#### Task:
Reproduce, exactly and in full, only the lines below from the one containing "doc.recompute()" through the one containing "bpy.context.scene.collection.objects.link(empty)".
** Start of Stored data **
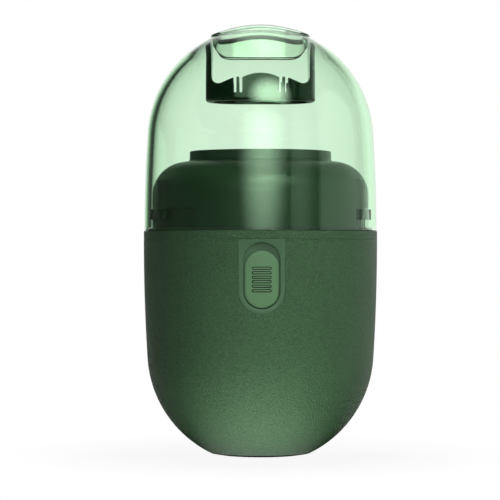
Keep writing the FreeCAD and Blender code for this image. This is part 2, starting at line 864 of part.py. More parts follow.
def battery_holder():
    """Cradle under the cell, screwed to the shell's boss."""
    body = new_body("battery_holder")
    inside = "crown_radius - shell_wall - 0.4"
    extrude(body, "XY_Plane", "boss_top", "holder_top - boss_top",
            [box_outline("-holder_half_length", "-holder_half_width",
                         "holder_half_length", "holder_half_width")])
    turn(body, [[
        (f"sqrt(({inside})^2 - (lower_centre - boss_top + 1)^2)", "boss_top - 1", inside, LEFT),
        (f"sqrt(({inside})^2 - (lower_centre - holder_top - 1)^2)", "holder_top + 1"),
        ("seam_radius", "holder_top + 1"),
        ("seam_radius", "boss_top - 1"),
    ]], kind="Groove")
    trough = extrude(body, "YZ_Plane", "0", "cell_length + 1",
                     circles=[("0", "cell_height", "cell_radius + 0.15")], kind="Pocket")
    trough.Midplane = True
    extrude(body, "XY_Plane", "8.2", "3", circles=[("0", "0", "1.2")], kind="Pocket")
    return body


def battery_tabs():
    """Nickel contacts at both ends of the cell."""
    body = new_body("battery_tabs")
    tab = extrude(body, "XY_Plane", "10", "14",
                  [box_outline("cell_length / 2 + 0.02", "-3", "cell_length / 2 + 0.42", "3")])
    polar(body, [tab], 2)
    return body


def usb_c_socket():
    """Metal shell of the charging socket, open to the back."""
    body = new_body("usb_c_socket")
    outer = oblong_outline("usb_half_length", "usb_half_height", y="usb_height")
    inner = oblong_outline("(usb_half_length - usb_wall)", "(usb_half_height - usb_wall)",
                           y="usb_height")
    extrude(body, "XZ_Plane", "-usb_mouth", "usb_mouth - charge_board_back", [outer, inner])
    extrude(body, "XZ_Plane", "-charge_board_back - 0.6", "0.6", [outer])
    return body


def light_pipe():
    """Clear pipe from the charging light to the back of the shell."""
    body = new_body("light_pipe")
    extrude(body, "XZ_Plane", "-pipe_end", "pipe_end - 23",
            circles=[("0", "led_height", "pipe_radius")])
    extrude(body, "XZ_Plane", "-27.5", "1", circles=[("0", "led_height", "1.8")])
    return body


def exhaust_foam():
    """Curved foam behind the vent holes."""
    section = box_outline("foam_outer - foam_thickness", "37.5", "foam_outer", "52")
    return turned_part("exhaust_foam", [section], angle="64", bearing="148")


# Dust cup

def crown_cut(body, radius, outwards):
    """Cut all of the crown's top that lies outside, or inside, a sphere round its centre."""
    edge_height = "upper_centre + sqrt(({0})^2 - 17^2)".format(radius)
    far = "upper_centre + crown_radius + 9" if outwards else "sleeve_bottom"
    turn(body, [[
        ("17", edge_height, radius, LEFT),
        ("0", f"upper_centre + {radius}"),
        ("0", far),
        ("17", far),
    ]], kind="Groove")


def dust_cup():
    """Clear dome, with its oblong inlet collar and four bayonet lugs."""
    body = new_body("dust_cup")
    inner_top = "upper_centre + crown_radius - dome_wall"
    turn(body, [[
        (dome_radius("dome_foot"), "dome_foot", DOME_BARREL, LEFT),
        (joint_radius(DOME_BARREL, "dome_foot_radius", "0"),
         f"upper_centre + {joint_rise(DOME_BARREL, DOME_RISE, '0')}", "crown_radius", LEFT),
        ("0", "upper_centre + crown_radius"),
        ("0", inner_top, "crown_radius - dome_wall", RIGHT),
        (joint_radius(DOME_BARREL, "dome_foot_radius", "dome_wall"),
         f"upper_centre + {joint_rise(DOME_BARREL, DOME_RISE, 'dome_wall')}",
         f"{DOME_BARREL} - dome_wall", RIGHT),
        (dome_radius("rebate_top", "dome_wall"), "rebate_top"),
        ("seal_rebate", "rebate_top"),
        ("seal_rebate", "dome_foot"),
    ]])
    lugs = []
    for side in (-1, 1):
        section = [box_outline("lug_inner", "lug_bottom",
                               "dome_foot_radius - dome_wall + lug_root", "lug_top")]
        start = f"{side} * lug_bearing - lug_angle / 2"
        lugs.append(turn(body, section, angle="lug_angle", bearing=start))
    polar(body, lugs, 2)
    extrude(body, "XY_Plane", "106", "12",
            [oblong_outline("rim_half_length", "rim_half_width")])
    crown_cut(body, "(crown_radius - dome_wall)", outwards=False)
    extrude(body, "XY_Plane", "collar_bottom", "13",
            [oblong_outline("collar_half_length", "collar_half_width")])
    crown_cut(body, "(crown_radius + rim_rise)", outwards=True)
    bore = oblong_outline("(collar_half_length - collar_wall)",
                          "(collar_half_width - collar_wall)")
    extrude(body, "XY_Plane", "118", "30", [bore], kind="Pocket")
    for side, bend in ((-1, RIGHT), (1, LEFT)):
        flat_end = f"{side} * collar_flat"
        end = f"{side} * (collar_half_length + 1)"
        corner = [
            (flat_end, "collar_bottom", "collar_corner_radius", bend),
            (f"{side} * collar_half_length", "collar_end_bottom"),
            (end, "collar_end_bottom"),
            (end, "collar_bottom - 1"),
            (flat_end, "collar_bottom - 1"),
        ]
        cut = extrude(body, "XZ_Plane", "0", "4 * collar_half_width", [corner], kind="Pocket")
        cut.Midplane = True
    return body


def window_outline():
    """Front view of the sleeve's window: sill, snap fingers between slits, and an arch."""
    left = [
        ("-window_half_width", "upper_centre + crown_radius"),
        ("-window_half_width", "window_sill + 2", "2", LEFT),
        ("-window_shoulder", "window_sill"),
        ("-finger_outer - finger_slit", "window_arch_foot"),
        ("-finger_outer - finger_slit", "finger_root"),
        ("-finger_outer", "finger_root"),
        ("-finger_outer", "finger_tip"),
        ("-finger_inner", "finger_tip"),
        ("-finger_inner", "finger_root"),
        ("-finger_inner + finger_slit", "finger_root"),
        ("-finger_inner + finger_slit", "window_arch_foot", "window_arch_radius", RIGHT),
    ]
    right = [(f"-({x})", y) for x, y in reversed([corner[:2] for corner in left])]
    shoulder = next(index for index, corner in enumerate(right) if "window_shoulder" in corner[0])
    right[shoulder] += ("2", LEFT)
    return left + right


def inlet_sleeve():
    """Dark sleeve round the collar, open below, with two ears that reach up to the dome."""
    body = new_body("inlet_sleeve")
    extrude(body, "XY_Plane", "sleeve_bottom", "16",
            [oblong_outline("sleeve_half_length", "sleeve_half_width")])
    sketch = new_sketch(body, "XY_Plane", "sleeve_bottom + 20")
    draw_outline(sketch, oblong_outline("(sleeve_half_length - sleeve_wall)",
                                        "(sleeve_half_width - sleeve_wall)"))
    bore = add_feature(body, "Pocket", sketch)
    bind(bore, "Length", "30")
    bottom = number("sleeve_bottom")
    inner_reach = number("sleeve_half_length - sleeve_wall + 0.1")
    round_edges(body, "sleeve_edge", lambda box: box.ZMax < bottom + 0.01
                and (box.XMax > inner_reach or box.XMin < -inner_reach
                     or abs(box.YMin) > number("sleeve_half_width - 0.1")))
    crown_cut(body, "(crown_radius - dome_wall - sleeve_gap)", outwards=True)
    window = extrude(body, "XZ_Plane", "0", "30", [window_outline()], kind="Pocket")
    window.Midplane = True
    return body


# Filter cartridge

def filter_frame():
    """Cage of the cartridge: foot and head rings, six ribs and a pull bar."""
    body = new_body("filter_frame")
    turn(body, [box_outline("media_inner - 0.5", "filter_seal_top", "cartridge_radius",
                            "frame_foot_top"),
                box_outline("frame_bore", "frame_head", "cartridge_radius", "cartridge_top")])
    rib = extrude(body, "XY_Plane", "frame_foot_top - 0.2", "frame_head - frame_foot_top + 0.4",
                  [box_outline("media_outer + 0.4", "-0.8", "cartridge_radius - 0.1", "0.8")])
    polar(body, [rib], 6)
    extrude(body, "XY_Plane", "cartridge_top - 0.8", "0.8",
            [box_outline("-frame_bore - 0.2", "-1.2", "frame_bore + 0.2", "1.2")])
    return body


def filter_seal():
    """Rubber ring under the cartridge."""
    return turned_part("filter_seal", [
        box_outline("seat_bore + 0.2", "filter_seat + 0.05", "cartridge_radius - 0.1",
                    "filter_seal_top")])


def filter_media():
    """Pleated paper ring, folded to and fro between its two radii."""
    outer = number("media_outer")
    inner = number("media_inner")
    paper = number("media_paper")
    folds = 2 * MEDIA_PLEATS

    def zigzag(near, far):
        points = []
        for fold in range(folds):
            radius = far if fold % 2 == 0 else near
            angle = 2 * math.pi * fold / folds
            points.append(FreeCAD.Vector(radius * math.cos(angle), radius * math.sin(angle), 0))
        return Part.Face(Part.Wire(Part.makePolygon(points + points[:1])))

    rim = zigzag(inner + paper, outer).cut(zigzag(inner, outer - paper))
    media = doc.addObject("Part::Feature", "filter_media")
    media.Label = "filter_media"
    low = number("frame_foot_top + 0.1")
    height = number("frame_head - 0.1") - low
    media.Shape = rim.extrude(FreeCAD.Vector(0, 0, height))
    media.Placement.Base = FreeCAD.Vector(0, 0, low)
    return media


def filter_mesh():
    """Perforated disc in the head ring, which stops lint."""
    body = new_body("filter_mesh")
    extrude(body, "XY_Plane", "frame_head + 0.1", "mesh_thickness",
            circles=[("0", "0", "frame_bore - 0.05")])
    for radius, count in MESH_RINGS:
        hole = extrude(body, "XY_Plane", "frame_head + 1", "2",
                       circles=[(str(radius), "0", str(MESH_HOLE_RADIUS))], kind="Pocket")
        polar(body, [hole], count)
    return body


SUBPARTS = [
    outer_shell(),
    collar_ring(),
    switch_panel(),
    filter_hood(),
    motor_chassis(),
    fan_cover(),
    base_pad(),
    base_screw(),
    screw_ring("deck_screws", "deck_screw_circle", 4, "1.5", "deck_top", "deck_top + 1.2",
               "deck_screw_bore - 0.05", "52"),
    screw_ring("motor_screws", "motor_screw_circle", 2, "1.6", "deck_top - 1", "deck_top - 0.1",
               "0.75", "52.4"),
    slider_button(),
    slider_carrier(),
    switch_actuator(),
    slide_switch(),
    box_part("main_pcb", ("-12", "-board_front", "34"),
             ("12", "board_thickness - board_front", "52")),
    impeller(),
    cylinder_part("motor_shaft", "shaft_radius", "motor_bottom - 3.2", "blade_top - 0.3"),
    motor_can(),
    motor_bushes(),
    motor_end_cap(),
    motor_terminals(),
    motor_magnets(),
    motor_armature(),
    motor_commutator(),
    battery_cell(),
    battery_holder(),
    battery_tabs(),
    box_part("charge_pcb", ("-9", "charge_board_back - board_thickness", "14"),
             ("9", "charge_board_back", "36")),
    usb_c_socket(),
    box_part("usb_c_tongue", ("-3.35", "charge_board_back + 0.6", "usb_height - 0.35"),
             ("3.35", "usb_mouth - 1", "usb_height + 0.35")),
    box_part("charge_led", ("-0.8", "charge_board_back", "led_height - 0.4"),
             ("0.8", "charge_board_back + 0.8", "led_height + 0.4")),
    light_pipe(),
    exhaust_foam(),
    turned_part("cup_seal", [box_outline("seal_inner", "dome_foot", "seal_outer", "seal_top")]),
    dust_cup(),
    inlet_sleeve(),
    filter_frame(),
    filter_seal(),
    filter_media(),
    filter_mesh(),
]

doc.recompute()
failed = [item.Label for item in doc.Objects if {"Invalid", "Error"} & set(item.State)]
failed += [item.Label for item in SUBPARTS if item.Shape.isNull() or not item.Shape.isValid()]
if failed:
    raise RuntimeError("not built: " + ", ".join(failed))

os.makedirs("parts", exist_ok=True)
for item in SUBPARTS:
    item.Shape.exportStep(f"parts/{item.Label}.step")
    print(f"{item.Label}: {item.Shape.Volume:.1f} mm3, {len(item.Shape.Solids)} solids")
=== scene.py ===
import json
import math

import bmesh
import bpy
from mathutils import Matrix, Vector


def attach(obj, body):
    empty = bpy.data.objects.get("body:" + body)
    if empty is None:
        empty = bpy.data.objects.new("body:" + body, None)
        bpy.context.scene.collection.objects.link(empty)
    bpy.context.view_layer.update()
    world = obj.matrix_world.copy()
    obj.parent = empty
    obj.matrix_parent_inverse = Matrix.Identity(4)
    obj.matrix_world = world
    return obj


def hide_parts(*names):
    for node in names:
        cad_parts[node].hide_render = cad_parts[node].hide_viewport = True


# Desktop capsule vacuum cleaner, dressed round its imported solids. Sizes are in millimetres.
# Bearings round the axis are in degrees, from the front (-Y) towards +X.

MM = 0.001
TURN = 2 * math.pi

# Each half of the capsule has its widest radius, "foot", at the height "base", and a round end of
# radius CROWN about the height "centre".
CROWN = 30.07
SEAM = 57.0
BAND_TOP = 59.2
BODY = {"foot": 31.0, "base": SEAM, "centre": 27.36}
DOME = {"foot": 30.87, "base": BAND_TOP, "centre": 83.5}

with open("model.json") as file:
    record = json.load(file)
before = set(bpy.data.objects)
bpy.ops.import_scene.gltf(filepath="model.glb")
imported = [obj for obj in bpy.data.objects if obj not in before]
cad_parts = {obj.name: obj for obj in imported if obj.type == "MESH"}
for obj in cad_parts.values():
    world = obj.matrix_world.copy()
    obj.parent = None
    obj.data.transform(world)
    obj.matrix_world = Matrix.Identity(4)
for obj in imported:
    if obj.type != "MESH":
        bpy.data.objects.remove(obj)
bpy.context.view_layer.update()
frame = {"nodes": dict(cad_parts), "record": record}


# Angles and profiles

def spread(start, end, count):
    """Evenly spaced numbers from start to end, both ends included."""
    return [start + (end - start) * step / (count - 1) for step in range(count)]


def round_about(count, extra=()):
    """Angles of a full turn: extra ones, and evenly spaced ones that aren't close to those."""
    even = [TURN * step / count for step in range(count)]
    extra = [angle % TURN for angle in extra]
    gap = 0.25 * TURN / count
    kept = [angle for angle in even if all(abs(angle - other) > gap for other in extra)]
    return sorted(kept + extra)


ROUND = round_about(256)


def bearing_angle(bearing):
    """Angle from +X, in radians, of a bearing."""
    return math.radians(bearing - 90)


def skin_radius(height, half, sink=0.0):
    """Radius of the body or the dome at a height, some way under its skin."""
    rise = abs(half["centre"] - half["base"])
    reach = abs(height - half["base"])
    barrel = (half["foot"] ** 2 + rise ** 2 - CROWN ** 2) / (2 * (half["foot"] - CROWN))
    if reach <= rise * (1 + (CROWN - sink) / (barrel - CROWN)):
        return half["foot"] - barrel + math.sqrt((barrel - sink) ** 2 - reach ** 2)
    return math.sqrt(max((CROWN - sink) ** 2 - (reach - rise) ** 2, 0.0))


def crown_height(x, y, radius):
    """Height of a sphere round the dome's centre above a point of the plan."""
    return DOME["centre"] + math.sqrt(radius ** 2 - x * x - y * y)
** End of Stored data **
#### Solution to this problem:
doc.recompute()
failed = [item.Label for item in doc.Objects if {"Invalid", "Error"} & set(item.State)]
failed += [item.Label for item in SUBPARTS if item.Shape.isNull() or not item.Shape.isValid()]
if failed:
    raise RuntimeError("not built: " + ", ".join(failed))

os.makedirs("parts", exist_ok=True)
for item in SUBPARTS:
    item.Shape.exportStep(f"parts/{item.Label}.step")
    print(f"{item.Label}: {item.Shape.Volume:.1f} mm3, {len(item.Shape.Solids)} solids")
=== scene.py ===
import json
import math

import bmesh
import bpy
from mathutils import Matrix, Vector


def attach(obj, body):
    empty = bpy.data.objects.get("body:" + body)
    if empty is None:
        empty = bpy.data.objects.new("body:" + body, None)
        bpy.context.scene.collection.objects.link(empty)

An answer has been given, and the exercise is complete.